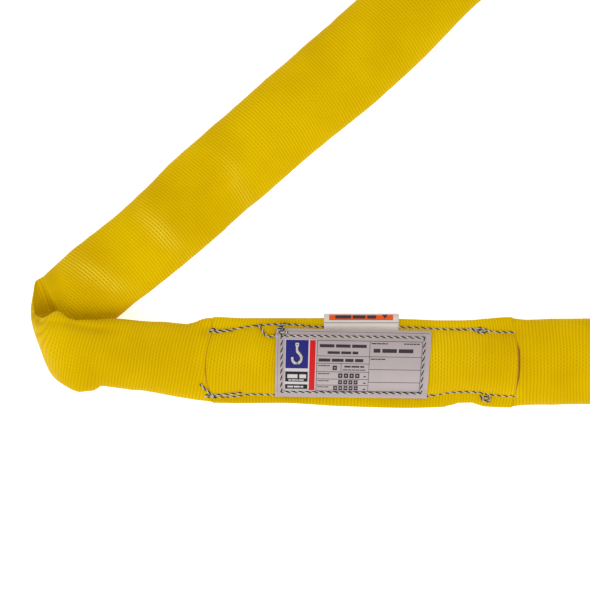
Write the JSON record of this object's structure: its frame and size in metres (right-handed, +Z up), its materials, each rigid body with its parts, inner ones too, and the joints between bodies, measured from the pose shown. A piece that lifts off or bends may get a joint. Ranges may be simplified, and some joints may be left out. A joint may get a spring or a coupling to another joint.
{
  "type": "round sling",
  "caption": "Endless round lifting sling: woven tubular jacket over a yarn core, with a sewn joint sleeve, label and warning tag.",
  "frame": {"origin": "on the floor under the middle of the laid-out sling's box", "axes": "+X along the labelled leg from the folded end towards the coil, +Y across it towards the other leg, +Z up from the floor"},
  "size_m": [0.9548, 0.524, 0.0452],
  "materials": {
    "jacket_cloth": "woven, matt",
    "sleeve_cloth": "woven, matt",
    "core_yarn": "twisted yarn",
    "label_vinyl": "satin",
    "tag_vinyl": "satin",
    "thread": "twisted two-ply"
  },
  "bodies": {
    "sling": {"jacket": "jacket_cloth", "core_outer_pair": "core_yarn", "core_middle_pair": "core_yarn", "core_inner_pair": "core_yarn", "core_centre": "core_yarn", "joint_sleeve": "sleeve_cloth", "label": "label_vinyl", "warning_tag": "tag_vinyl", "top_hem_stitch": "thread", "bottom_hem_stitch": "thread", "label_stitch": "thread", "backtack_top_left": "thread", "backtack_top_right": "thread", "backtack_bottom_left": "thread", "knot_bottom_right": "thread", "thread_tail": "thread", "thread_loop": "thread"},
    "flap": {"warning_flap": "tag_vinyl"}
  },
  "joints": [
    {"name": "flap_fold", "type": "hinge", "parent": "sling", "child": "flap", "pos_m": [-0.22516, -0.19455, 0.0098], "axis": [1, 0, 0], "range_deg": [0, 180]}
  ]
}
= = = = =
**TASK PROMPT**
Locate all lines in the listing above with the word "bodies". Copy them.

**THE OUTPUT**
Write the JSON record of this object's structure: its frame and size in metres (right-handed, +Z up), its materials, each rigid body with its parts, inner ones too, and the joints between bodies, measured from the pose shown. A piece that lifts off or bends may get a joint. Ranges may be simplified, and some joints may be left out. A joint may get a spring or a coupling to another joint.
  "bodies": {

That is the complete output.